All thermometers except digital (electronic) thermometers use the property of thermal expansion (contraction) to measure the temperature. There are the following types of thermometers in use:

a) Clinical thermometer. It is used to measure the temperature of human body. A clinical thermometer uses the expanding property of mercury, whose level rises or drops in a narrow column according the body temperature. Therefore, mercury here acts as a capillary liquid.

The range of most clinical thermometers varies from 35°C to 42°C as the body temperature of a healthy person is typically about 37°C.

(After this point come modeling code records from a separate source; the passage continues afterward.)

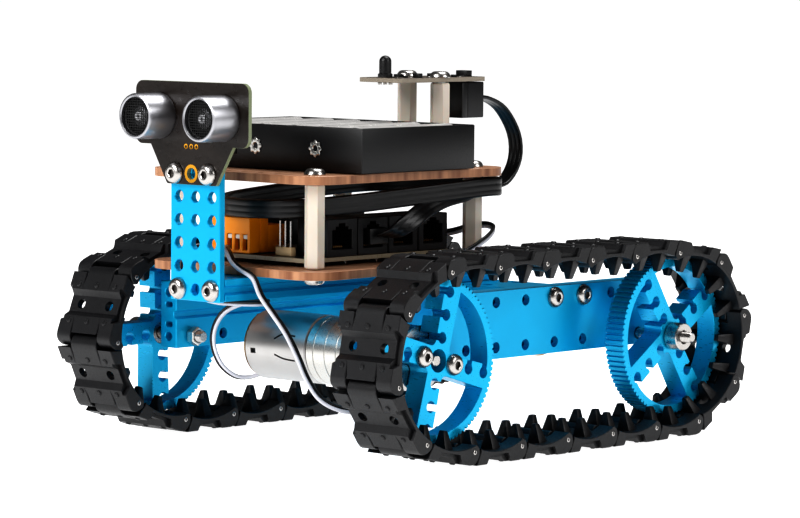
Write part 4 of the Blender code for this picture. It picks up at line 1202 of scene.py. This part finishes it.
def tail_wide(k):
    """On edge along the hoop, its flat turned outward on the way down, then level for its socket."""
    share = k / len(tail_points)
    out, level = ramp(share, 0.45, 0.68), ramp(share, 0.8, 0.97)
    outward = tail_sides[k] * (1 - out) + Vector((-0.52, -0.39, 0.76)) * out
    return outward * (1 - level) + Vector((0, -1, 0.1)) * level


flat_cable("hoop_outer_turn", outer_points, lambda k: on_edge, "cable_hoop")
flat_cable("hoop_inner_turn", inner_points, lambda k: on_edge, "cable_hoop")
x, y, z = span("left_socket_row")[1].x, *tail[-1][1:]
tail_plug = keep("socket_plug", block((x - 5, y - 4.7, z - 3.3), (x + 1.2, y + 4.7, z + 2.4), 0.4), CASE)
flat_cable("hoop_tail", tail_points, tail_wide, "socket_cable", tail_plug)

twin_lead("left_motor_twin", "left_motor_lead", ALONG_X, (
    (-20, -84.2, 72), (-20.4, -90, 71.6), (-20.5, -96.2, 68.6), (-19.6, -97.4, 62), (-17, -93.5, 55.6),
    (-12, -88.5, 52.9), (-5, -84, 52.4), (0.6, -80, 52.4), (0.4, -74.6, 52.4), (-5.5, -73.2, 52.3),
    (-12, -75.2, 51.4), (-17.5, -78, 48.2), (-20.3, -80, 42.8), (-20.8, -80.3, 36.5), (-18.8, -78.6, 29.6),
    (-16.4, -74, 25.2), (-14.6, -68.6, 24.4), (-11.8, -65.4, 25.6)))
twin_lead("right_motor_twin", "right_motor_lead", ALONG_X, (
    (-9.5, -84.2, 72), (-6.5, -88.4, 72), (-1, -92.6, 70.8), (4, -95.6, 68.2), (8.5, -96.6, 66),
    (14.8, -96.4, 63.2), (17.6, -95.4, 57.2), (21.6, -93.4, 51), (26.4, -91.8, 44.4), (31, -90.8, 36.6),
    (35, -90, 28.8), (39.4, -87.6, 22.2), (43.6, -80, 18.4), (44.6, -66, 17.8), (44.8, -52, 19.8),
    (45, -44, 25.6), (45.3, -37, 32.6), (45.4, -28, 38.2), (45.4, -14, 41.2), (45, 4, 42.4), (43, 22, 42),
    (37, 36, 39.8), (28, 47, 36.6), (20, 55.6, 33), (14.6, 61.2, 29), (11.8, 63.4, 26.4)))
twin_lead("battery_twin", "battery_lead", UP, (
    (20.5, -6.6, 74.6), (24, -2.5, 75.5), (26.5, 3.2, 77), (31, 6.2, 77.8), (36.5, 4.6, 77), (39.6, -1, 74.8),
    (41.2, -8, 72.4), (42.3, -14, 70.6), (42.2, -19, 69.3), (38.5, -24, 68.4), (33, -27.5, 68.2)))
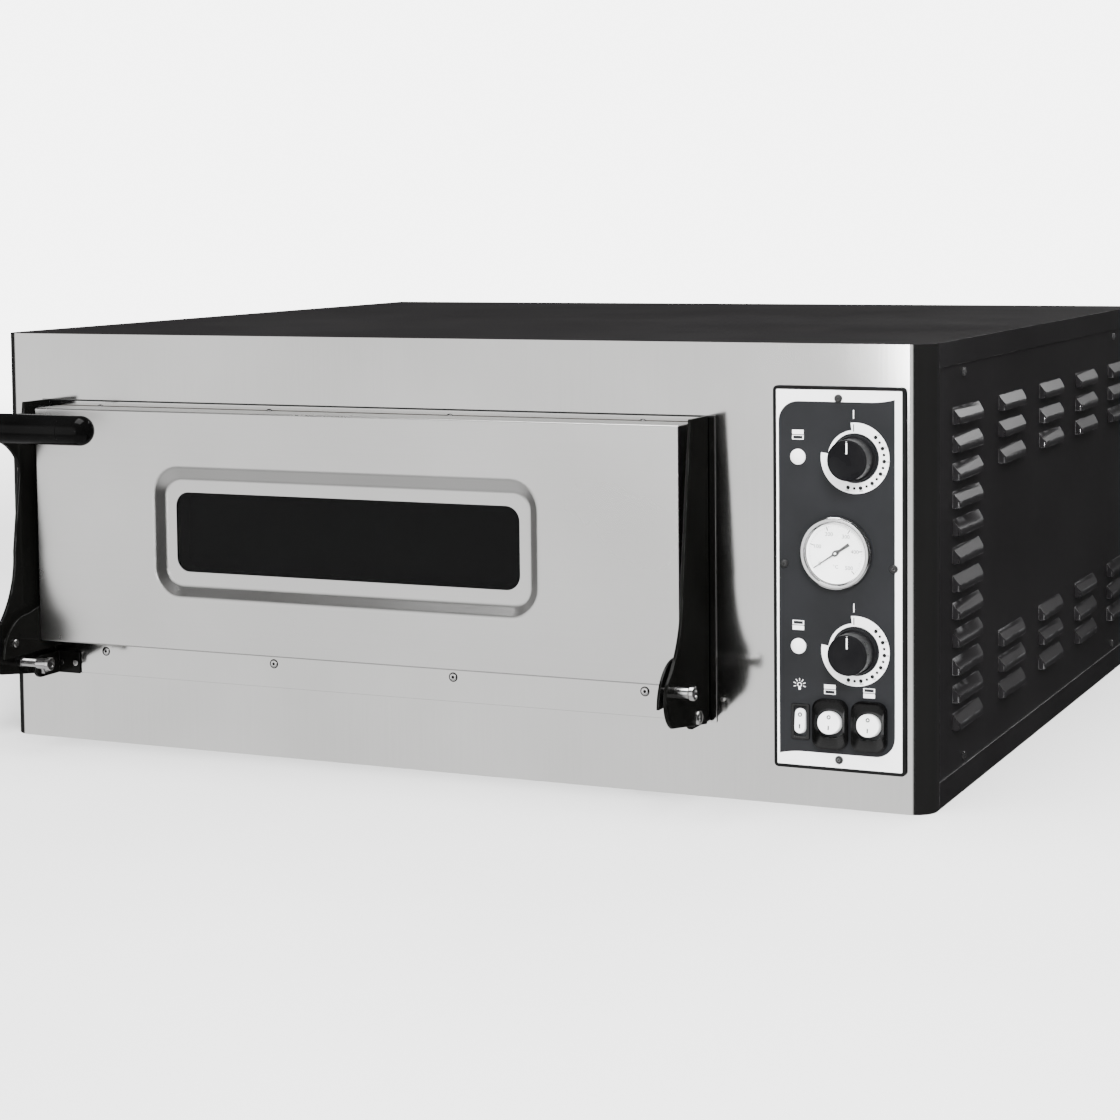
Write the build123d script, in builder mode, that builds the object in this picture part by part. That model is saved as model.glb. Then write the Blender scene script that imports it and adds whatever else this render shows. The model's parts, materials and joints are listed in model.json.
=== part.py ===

b) Household (home) thermometer. Since the range of air temperatures are wider than those of the human body this thermometer uses (coloured) alcohol instead of mercury as capillary liquid, because alcohol has a lower freezing point than mercury.

The range of most room thermometers varies from -30°C to + 50°C.

c) Lab thermometer. This kind of thermometer must have a much wider range than room thermometers as it is used in various thermal and chemical processes, which involve many substances that are not commonly used in daily life.

Lab thermometers contain a variety of capillary liquids and ranges but the most typical capillary liquid is alcohol and their range usually varies between -50°C to 250°C.

d) Metallic thermometer. This kind of thermometer is used to measure the temperature of melting metals, so its range must be very wide. Since we cannot use glass as cover or mercury and alcohol as capillary liquids because they cannot resist to such high temperatures, most metallic thermometers constructors use the properties of bimetallic strip to measure the temperatures of very hot objects.

The range of metal thermometers typically varies from -200°C to +1600°C.

e) Digital thermometer. This kind of thermometer uses the digital technology to convert the heat energy into electric energy. There are two main types of digital thermometers: contact thermometers, which are operated in a similar way to clinical ones, and infra-red (contactless) thermometers which are operated remotely, in a similar way to remote controls.

Digital thermometers use the fact that hotter the object, more infrared radiation it emits. This radiation is converted by the thermometer's software into digital values accordingly.